Where legislation has been enacted, the words of the Act may be examined and reviewed by the Courts, PROVIDED THERE ARE ARTICLES IN THE CONSTITUTION FOR REVEIW. But the procedure of legislation may not be questioned.
This is a principle of British constitutional law. The United States have adopted the same principle and use the phrase “justiciable” and “non justiciable”.
PARLIAMENTARY SELECT COMMITTEE
Parliament COLLECTIVELY AS A WHOLE, on whom the responsibility of submitting an address to the President falls, DOES NOT DECIDE.
The PSC “investigated” and “reported” on the allegations. These are the words used in Article 107 and section 78A. The PSC did not DECIDE. If the PSC decided it would be ultra vires.
The procedure is for each MP to examine the evidence and make his/her own decision and vote. She/he is not bound by the report. The collective will of Parliament emerges from the final votes of individual members of Parliament.
A natural justice based hearing or judicial inquiry is not consistent with the concept of an “address”, in terms of practice in the UK, the US and other countries, as detailed above.
The PSC was asked to do a difficult job. The difficulty arose from the concept of dismissal through an “address”.

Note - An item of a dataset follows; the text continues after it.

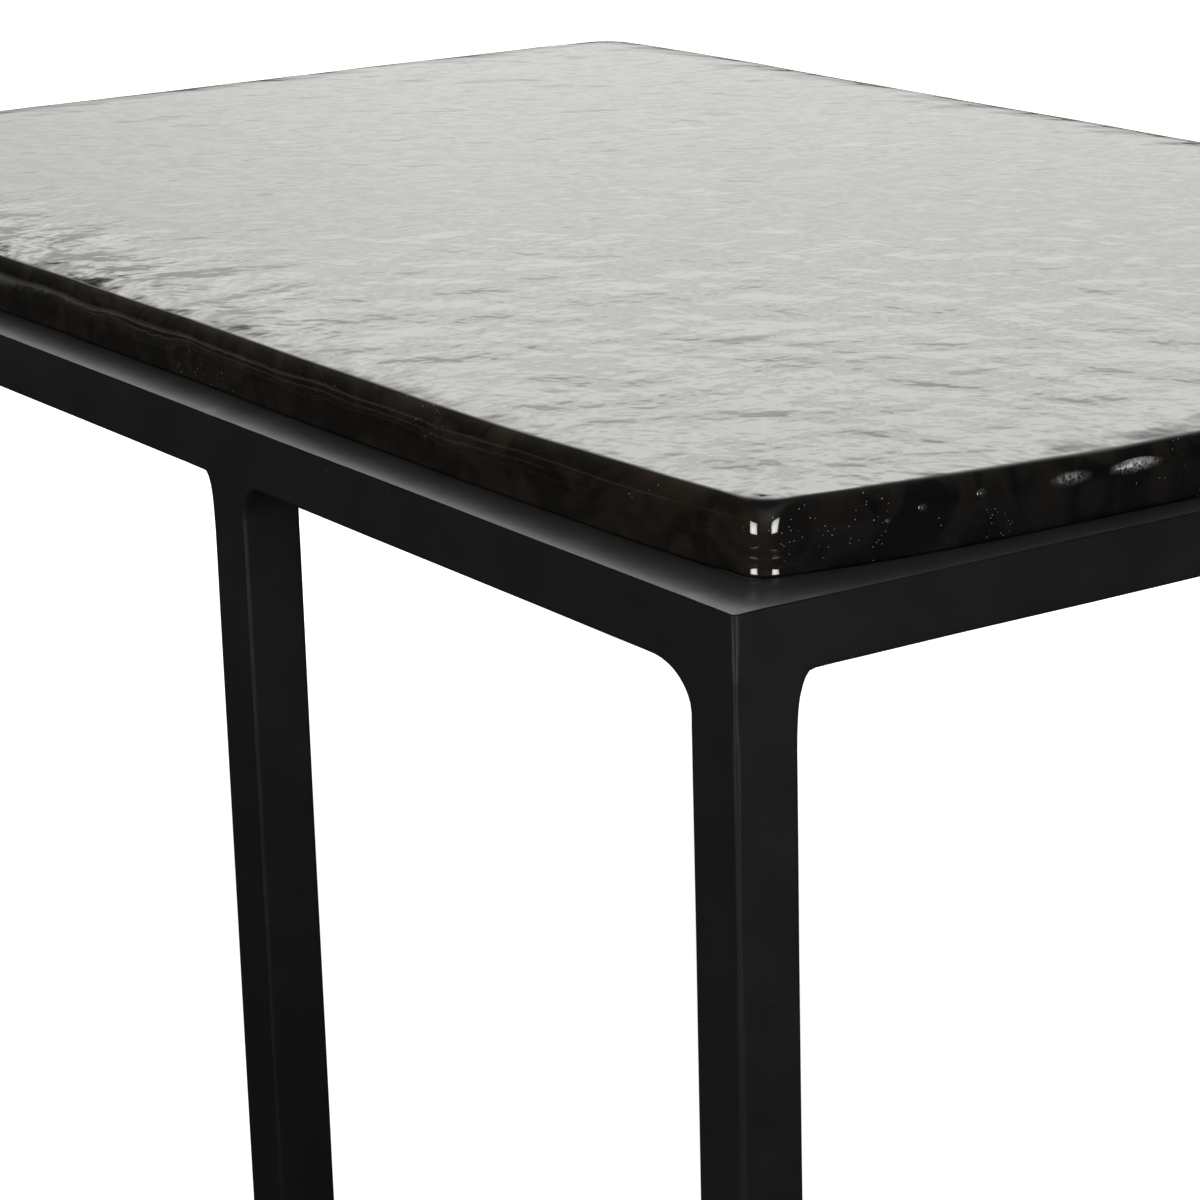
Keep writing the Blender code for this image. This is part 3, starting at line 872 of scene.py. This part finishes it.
def roundedOutline(sizeX, sizeY, radius, steps=5):
    # ring of points round a rounded rectangle, counter-clockwise
    angle = np.linspace(0, np.pi / 2, steps + 1)
    ring = []
    for quarter in range(4):
        turn = angle + quarter * np.pi / 2
        signX, signY = (1, -1, -1, 1)[quarter], (1, 1, -1, -1)[quarter]
        x = signX * (sizeX / 2 - radius) + radius * np.cos(turn)
        y = signY * (sizeY / 2 - radius) + radius * np.sin(turn)
        ring.append(np.stack([x, y], axis=1))
    return np.concatenate(ring)


def stackedPiece(name, levels, material, body, replaced):
    # outlines at rising heights joined by quads, with a flat face at each end
    count = len(levels[0][0])
    points = np.concatenate([np.column_stack([ring, np.full(count, height)]) for ring, height in levels])
    ids = np.arange(len(levels) * count).reshape(len(levels), count)
    after = np.roll(ids, -1, axis=1)
    walls = np.stack([ids[:-1], after[:-1], after[1:], ids[1:]], axis=-1).reshape(-1, 4)
    made = newPiece(name, points, [walls, ids[:1, ::-1], ids[-1:]], material, body, replaced)
    made.data.set_sharp_from_angle(angle=math.radians(50))


def easedEdge(reach, steps):
    # a quarter round from flat to upright: how far in and how far up at each step
    angle = np.pi / 2 * np.arange(steps + 1) / steps
    return list(zip(reach * (1 - np.sin(angle)), reach * (1 - np.cos(angle))))


glide = {
    "cap": 3 * mm,
    "arris": 3 * mm,
    "ease": 1.0 * mm,
    "plug": 20.4 * mm,
    "neck": 0.35 * mm,
    "rib": 0.45 * mm,  # every other level of the plug is drawn in by this
}


def makeGlide(node, body):
    # moulded insert: eased cap, a shadow line under the tube, and a ribbed plug up the bore
    low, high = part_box(node)
    middle = np.array([(low[0] + high[0]) / 2, (low[1] + high[1]) / 2])
    size = high[0] - low[0]

    def outline(inset):
        # the cap's rounded square, drawn in by inset
        across = size - 2 * inset
        return roundedOutline(across, across, max(glide["arris"] - inset, 0.6 * mm)) + middle

    start, end = low[2] + glide["cap"], high[2]
    inner = (size - glide["plug"]) / 2
    levels = [(outline(inset), low[2] + rise) for inset, rise in easedEdge(glide["ease"], 4)]
    levels.append((outline(0), start - 0.5 * mm))
    levels.append((outline(glide["neck"]), start))
    levels.append((outline(inner + 0.2 * mm), start))
    for k in range(1, 9):
        levels.append((outline(inner + (0.0 if k % 2 else glide["rib"])), start + (end - start) * k / 9))
    levels.append((outline(inner + 0.8 * mm), end))
    stackedPiece(node.replace("_glide_", "Glide_"), levels, blackPlastic, body, [node])


pad = {"bulge": 0.35 * mm, "steps": 8}


def makePad(node, body):
    # clear round pad whose rim bulges out as half a wave
    low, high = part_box(node)
    middle = np.array([(low[0] + high[0]) / 2, (low[1] + high[1]) / 2])
    radius, height = (high[0] - low[0]) / 2, high[2] - low[2]
    levels = []
    for angle in np.pi * np.arange(pad["steps"] + 1) / pad["steps"]:
        r = radius - pad["bulge"] * (1 - np.sin(angle))
        ring = roundedOutline(2 * r, 2 * r, r - 1e-6, 7) + middle
        levels.append((ring, low[2] + height * (1 - np.cos(angle)) / 2))
    stackedPiece(node.replace("_pad", "Pad"), levels, clearSilicone, body, [node])


plate = {"ease": 0.6 * mm, "side": 45.1 * mm, "cut": 20 * mm, "lap": 0.4 * mm, "lower": 0.25 * mm}


def makePlate(node, body, plan):
    # corner plate with softened sheared edges; its long corner points to the corner of the frame
    low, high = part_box(node)
    signX = 1 if (low[0] + high[0]) / 2 > (plan["xLow"] + plan["xHigh"]) / 2 else -1
    signY = 1 if (low[1] + high[1]) / 2 > (plan["yLow"] + plan["yHigh"]) / 2 else -1
    corner = np.array([high[0] if signX > 0 else low[0], high[1] if signY > 0 else low[1]])
    corner = corner + plate["lap"] * np.array([signX, signY])
    side, cut = plate["side"], plate["cut"]

    def outline(inset):
        # a square with its inner corner cut off at 45 degrees, drawn in by inset
        diagonal = inset * math.tan(math.radians(22.5))
        ring = np.array(
            [
                [inset, inset],
                [side - inset, inset],
                [side - inset, side - cut - diagonal],
                [side - cut - diagonal, side - inset],
                [inset, side - inset],
            ]
        )
        ring = corner - ring * [signX, signY]
        return ring if signX * signY > 0 else ring[::-1]

    levels = [(outline(inset), low[2] + rise) for inset, rise in easedEdge(plate["ease"], 3)]
    for ring, height in levels[::-1]:
        levels.append((ring, low[2] + high[2] - height - plate["lower"]))
    stackedPiece(node.replace("_tab_", "Plate_"), levels, blackCoat, body, [node])
    return corner, signX, signY, low[2]


bead = {
    "radius": 1.9 * mm,
    "pitch": 3.1 * mm,  # from one puddle of weld to the next
    "swell": (0.16, 0.05),  # share of the radius for each puddle, and for a slow wander
    "wanderLength": 9 * mm,
    "taper": 2 * mm,
    "rowLength": 0.7 * mm,
    "sides": 12,
}


def beadRun(start, end, seed):
    # weld bead: a round section carried from start to end, swelling once for each puddle of weld
    start, end = np.array(start, float), np.array(end, float)
    length = np.linalg.norm(end - start)
    rows, sides = max(12, int(length / bead["rowLength"])), bead["sides"]
    t = np.linspace(0, 1, rows)
    rng = np.random.default_rng(seed)
    along = t * length
    puddle, wander = bead["swell"]
    slow = np.sin(along / bead["wanderLength"] + rng.uniform(0, 6))
    swell = 1 + puddle * np.abs(np.sin(np.pi * along / bead["pitch"])) + wander * slow
    ends = np.sqrt(np.clip(np.minimum(along, length - along) / bead["taper"], 0.02, 1))
    r = bead["radius"] * swell * ends
    axis = (end - start) / length
    side = np.cross(axis, [0, 0, 1.0])
    side /= np.linalg.norm(side)
    up = np.cross(side, axis)
    turn = np.linspace(0, 2 * np.pi, sides + 1)[:-1]
    ring = np.cos(turn)[:, None] * side + np.sin(turn)[:, None] * up
    centre = start + axis * along[:, None]
    points = centre[:, None, :] + r[:, None, None] * ring[None]
    ids = np.arange(rows * sides).reshape(rows, sides)
    after = np.roll(ids, -1, axis=1)
    walls = np.stack([ids[:-1], ids[1:], after[1:], after[:-1]], axis=-1).reshape(-1, 4)
    return points.reshape(-1, 3), walls, [ids[0], ids[-1][::-1]]


def makeBeads(name, runs, body):
    # all the weld beads of one table as one piece
    points, quads, caps = [], [], []
    base = 0
    for seed, (start, end) in enumerate(runs):
        p, q, ends = beadRun(start, end, seed)
        points.append(p)
        quads.append(q + base)
        caps += [ring + base for ring in ends]
        base += len(p)
    faces = [np.concatenate(quads), np.stack(caps)]
    newPiece(name, np.concatenate(points), faces, blackCoat, body)


# the beads run along both outer sides of each corner plate, and under the ends of the loose cross rails
for prefix, plan in (("large", largePlan), ("small", smallPlan)):
    body = f"{prefix}_table"
    runs = []
    side = tube["side"]
    for name in sorted(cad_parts):
        if not name.startswith(prefix):
            continue
        if "_glide_" in name:
            makeGlide(name, body)
        elif "_pad" in name:
            makePad(name, body)
        elif "_tab_" in name:
            corner, signX, signY, under = makePlate(name, body, plan)
            for dx, dy in ((1, 0), (0, 1)):
                inwards = -np.array([signX * dx, signY * dy])
                first, last = corner + inwards * 8 * mm, corner + inwards * (plate["side"] - 3 * mm)
                runs.append(((*first, under - 0.2 * mm), (*last, under - 0.2 * mm)))
    for start in plan["crossRails"]:
        bottom = plan["top"] - side
        if any(abs(start - leg) < mm for leg in plan["midLegs"]):
            continue
        for y, sign in ((plan["yLow"] + side, 1), (plan["yHigh"] - side, -1)):
            level = (y - sign * 0.2 * mm, bottom + 0.2 * mm)
            runs.append(((start + 2 * mm, *level), (start + side - 2 * mm, *level)))
    makeBeads(f"{prefix}WeldBeads", runs, body)
print("feet, pads, plates and welds made")


studio = {
    "floorColour": (0.30, 0.30, 0.298),
    "floorInReflections": (0.014, 0.014, 0.016),
    "floorBeyond": (0.28, 0.28, 0.265),
    "beyond": (0.9, 2.2),  # the reflected floor turns pale between these distances ahead
    "floorGlow": 0.94,
    "contactGlow": 0.25,  # what is left of the glow right beside a foot
    "contactReach": 0.12,
    "floorSize": 30.0,
    "ahead": (-0.834, 0.552, 0.0),  # level direction towards the bright screen
    "aside": (-0.552, -0.834, 0.0),
    "screenStrength": 3.0,
    "overhead": (5.0, 3.4, 420.0),  # side, height, power
    "strips": (("stripLeft", 12.0, 1.75), ("stripRight", 86.0, 1.7)),  # degrees from -Y, distance
    "stripSize": (0.75, 0.6),
    "stripHeight": 0.50,
    "stripPower": 1.8,
    "stripSpread": 50.0,  # degrees, like a gridded soft box
}


def makeFloor(look):
    # a large pale square; its white glow is for the camera only and fades close to the feet, which
    # leaves a soft contact shadow. In reflections it is dark near the tables and pale beyond them
    half = look["floorSize"] / 2
    mesh = bpy.data.meshes.new("paleFloor")
    corners = [(-half, -half, 0), (half, -half, 0), (half, half, 0), (-half, half, 0)]
    mesh.from_pydata(corners, [], [(0, 1, 2, 3)])
    floor = bpy.data.objects.new("paleFloor", mesh)
    scene.collection.objects.link(floor)
    material, tree, shader, where = startMaterial("paleFloor")
    rays = addNode(tree, "ShaderNodeLightPath")
    distance = vectorMaths(tree, "DOT_PRODUCT", where, look["ahead"])
    share = rescale(tree, distance, look["beyond"], kind="SMOOTHSTEP")
    reflected = blend(tree, share, look["floorInReflections"], look["floorBeyond"])
    contact = addNode(tree, "ShaderNodeAmbientOcclusion", {"Distance": look["contactReach"]})
    glow = rescale(tree, contact.outputs["AO"], (0.0, 1.0), (look["contactGlow"], look["floorGlow"]))
    inputs = {
        "Base Color": blend(tree, rays.outputs["Is Glossy Ray"], look["floorColour"], reflected),
        "Roughness": 0.9,
        "Specular IOR Level": 0.0,
        "Emission Color": (1, 1, 1, 1),
        "Emission Strength": maths(tree, "MULTIPLY", rays.outputs["Is Camera Ray"], glow),
    }
    fill(tree, shader, inputs)
    mesh.materials.append(material)


def makeWorld(look):
    # white backdrop to look at; in reflections a bright screen beyond the tables, dark elsewhere
    world = bpy.data.worlds.new("studio")
    scene.world = world
    world.use_nodes = True
    tree = world.node_tree
    tree.nodes.clear()
    where = addNode(tree, "ShaderNodeTexCoord").outputs["Generated"]
    height = addNode(tree, "ShaderNodeSeparateXYZ", {"Vector": where}).outputs["Z"]
    heightStops = [
        (0.00, (0.20, 0.20, 0.19)),
        (0.08, (0.34, 0.34, 0.33)),
        (0.14, (0.49, 0.49, 0.475)),
        (0.20, (0.48, 0.48, 0.465)),
        (0.28, (0.73, 0.73, 0.70)),
        (0.38, (0.96, 0.96, 0.92)),
        (0.58, (1.0, 1.0, 0.97)),
        (0.72, (0.80, 0.80, 0.79)),
        (0.86, grey(0.30)),
        (0.95, grey(0.04)),
    ]
    widthStops = [
        (0.15, grey(0.03)),
        (0.28, grey(0.6)),
        (0.40, grey(1.0)),
        (0.52, grey(1.0)),
        (0.60, grey(0.82)),
        (0.68, grey(0.45)),
        (0.77, grey(0.03)),
    ]
    depth = vectorMaths(tree, "DOT_PRODUCT", where, look["ahead"])
    ahead = rescale(tree, depth, (-0.1, 0.6), (0.13, 1.0), "SMOOTHSTEP")
    across = vectorMaths(tree, "DOT_PRODUCT", where, look["aside"])
    width = ramp(tree, maths(tree, "MULTIPLY_ADD", across, 0.5, 0.5), widthStops)
    screen = maths(tree, "MULTIPLY", ahead, width)
    strength = maths(tree, "MULTIPLY", screen, look["screenStrength"])
    band = ramp(tree, height, heightStops)
    lit = addNode(tree, "ShaderNodeBackground", {"Color": band, "Strength": strength}).outputs[0]
    seen = addNode(tree, "ShaderNodeBackground", {"Color": (1, 1, 1, 1), "Strength": 1.0}).outputs[0]
    fromCamera = addNode(tree, "ShaderNodeLightPath").outputs["Is Camera Ray"]
    mixed = addNode(tree, "ShaderNodeMixShader", {0: fromCamera, 1: lit, 2: seen}).outputs[0]
    addNode(tree, "ShaderNodeOutputWorld", {"Surface": mixed})


def areaLight(name, place, target, width, height, power):
    # a rectangle of light at a place, turned towards its target and not seen by the camera
    data = bpy.data.lights.new(name, "AREA")
    data.shape = "RECTANGLE"
    data.size, data.size_y = width, height
    data.energy = power
    light = bpy.data.objects.new(name, data)
    scene.collection.objects.link(light)
    towards = Vector(target) - Vector(place)
    light.location = place
    light.rotation_mode = "QUATERNION"
    light.rotation_quaternion = towards.to_track_quat("-Z", "Y")
    light.visible_camera = False
    return light


def makeLights(look):
    # one wide light overhead, and two strips level with each other that aim at the near front corner
    side, height, power = look["overhead"]
    overhead = areaLight("overhead", (0, 0, height), (0, 0, 0), side, side, power)
    overhead.visible_glossy = False
    for name, turn, distance in look["strips"]:
        away = Vector((math.sin(math.radians(turn)), -math.cos(math.radians(turn)), 0)) * distance
        place = nearCorner + away
        place.z = look["stripHeight"]
        target = (nearCorner.x, nearCorner.y, look["stripHeight"])
        strip = areaLight(name, place, target, *look["stripSize"], look["stripPower"])
        strip.data.spread = math.radians(look["stripSpread"])


nearCorner = Vector((largePlan["xHigh"], largePlan["yLow"], largePlan["top"]))
makeFloor(studio)
makeWorld(studio)
makeLights(studio)

# the camera's place is counted from the near front corner of the large frame
view = {
    "azimuth": 56.53,
    "elevation": 16.47,
    "roll": -1.56,
    "lens": 110.6,
    "place": (0.8811, -0.6313, 0.3251),
}


def makeCamera(look):
    # looks along the azimuth from +Y towards -X, down by the elevation, turned by the roll
    data = bpy.data.cameras.new("camera")
    data.sensor_width = 36.0
    data.lens = look["lens"]
    data.clip_start = 0.01
    camera = bpy.data.objects.new("camera", data)
    scene.collection.objects.link(camera)
    azimuth, elevation = math.radians(look["azimuth"]), math.radians(look["elevation"])
    level = math.cos(elevation)
    forward = Vector((-math.sin(azimuth) * level, math.cos(azimuth) * level, -math.sin(elevation)))
    aim = forward.to_track_quat("-Z", "Y").to_matrix()
    turn = aim @ Matrix.Rotation(math.radians(look["roll"]), 3, "Z")
    camera.matrix_world = Matrix.Translation(nearCorner + Vector(look["place"])) @ turn.to_4x4()
    scene.camera = camera


makeCamera(view)
scene.view_settings.view_transform = "Standard"
scene.view_settings.look = "None"

print("studio and camera ready")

Where the concept of “address” arises it provides no scope for natural justice, judicial review or judicial power.
The difficulty of the task of the PSC came from the Constitution and a hastily inserted provision through standing orders introduced by the J.R. Jayewardene’s Government.
The report and investigation of the PSC is not binding on Parliament or President. It gives information for guidance of individual Parliamentarians.